As we get further away from the shore and find ourselves about one-and-a-half miles from the Sagres coast, they begin to appear: dozens of bright orange buoys mark the spot. What hides below the sea’s surface can be considered a treasure – for foodies, at least.
Taking up an area of 44 hectares, the aquaculture project’s floating lines hold the cables below, which can reach a depth of 40 metres. Latching on to the cables that stretch to the bottom of the sea are hundreds of mussels, almost resembling strings of intertwined black pearls.
The company in charge of maintaining such an oddly appealing underwater spectacle and taking these much-appreciated bivalves to the tables of several European countries – Portugal will soon be included on this list – is Finisterra, the brainchild of the Sagres-based English biologist John Icely and his two Portuguese business partners.
Founded in 2010, the company has been operating the open-ocean aquaculture business since 2011, an investment aided by funding from the European Union. With John providing his knowledge as a biologist and his partners working on the management side, the company has so far been exporting its high-quality mussels to countries such as Spain, France, Italy and Belgium, with John Icely saying that the national market will be “the next step for the company”.
Although the assembled open-ocean infrastructure can be used to farm any kind of bivalve, including the much sought-after oyster, the owners of Finisterra decided to farm only mussels for now.
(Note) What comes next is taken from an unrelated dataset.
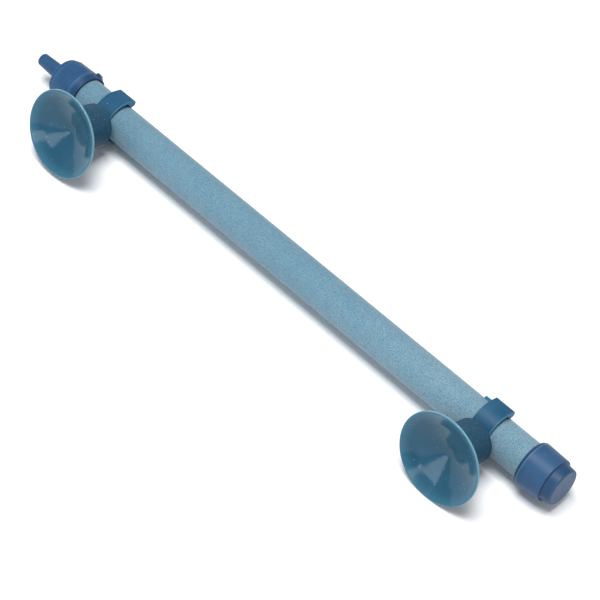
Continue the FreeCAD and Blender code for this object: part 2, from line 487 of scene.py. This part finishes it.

“We would like to expand to different cultures, because farming a single species increases the level of risk of the business,” said the biologist, adding that they are as yet unable to be precise about the amount of shellfish harvested so far.
As for the farming method, John says that mussels don’t need much to thrive. “They filter water and all we need to do is seed the mussels [by placing smaller specimens in the hanging cables, to which they latch on naturally]. Then, we have to allow them to grow up to a certain size until we can perform a process which is known as ‘desdobra’ in Portuguese, which means separating them by size in different ropes,” he explained. Such procedure is necessary, he adds, because they grow at different rhythms. In fact, depending on weather conditions and water temperature, the mussels can take between six to nine months to reach a marketable size.
The next step is to harvest them with the help of the company’s boat, which features a clever mechanical system that pulls the cables so that the company’s workers – seven in total – can collect the bivalves.
Despite the fact that mussel farming in itself is not an overly complicated process, Finisterra’s biologist says that “this is a task that requires a lot of work and dedication, and involves a great deal of maintenance”.
Known as good water-quality indicators because they get nutrients by filtering it, mussels do not dwell in polluted areas.
The richness of Sagres’ waters and its low pollution levels – thanks to the “little tourism and few nearby factories that can do damage,” said John – are two of the reasons why these bivalves thrive on the Atlantic coast, and also why the company founders decided to base their firm here. According to Finisterra, the result is high-quality mussels, which are easy to export as Portugal – and mainly Sagres – is well-known for the quality of its shellfish.